Is it really so implausible to conclude that these people don't care?

Note: my experience on the job market is seven years old now, and I'm at an institution that doesn't grant philosophy Ph.Ds. If the A.P.A. were currently doing something to remediate the injustice above, I wouldn't know about it. Please correct me if I'm mistaken.

Anonymous said...

Some departments used to pay for airfare to the APA, at least for first-time job-seekers. But of course that doesn't help people who come from departments that aren't awash in money.

Anonymous said...

That makes more sense, because if you look at most faculties today, there is a large contingent of boomers hired in the 70s.

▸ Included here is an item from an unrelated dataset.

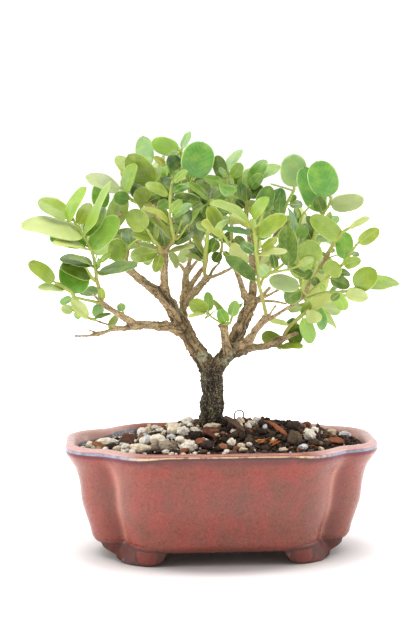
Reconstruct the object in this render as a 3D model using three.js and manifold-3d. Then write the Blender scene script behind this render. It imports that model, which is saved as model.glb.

And the boomers wouldn't have started in college before 1962, and wouldn't have received a Phd before 1970, maybe earlier. Your also right about the innovators being pre-boomers. Tom Hayden and the people who wrote the Port Huron statement, for instance, were all preboomers. By the way, much of the destruction of philosophy departments is attributable to analytic philosophy and the elimination of traditional curricula. If you look at a department like Rutgers, they have dozens of philosophers on staff and the Intro course is taught with multiple TAs by one of the few historians. The faculty is top ranked and largely useless for teaching undergraduates.

Greg Frost-Arnold said...

Mostly seconding anonymous: My department (Pitt HPS) paid for a decent-sized chunk of my trip to the APA.

Himself said...

The APA used to offer scholarships for international people who presented papers at the APA Eastern, which meant that international jobseekers could put in a paper and then that would subsidise them a bit, but the APA got rid of this scholarship a few years ago. Nice going.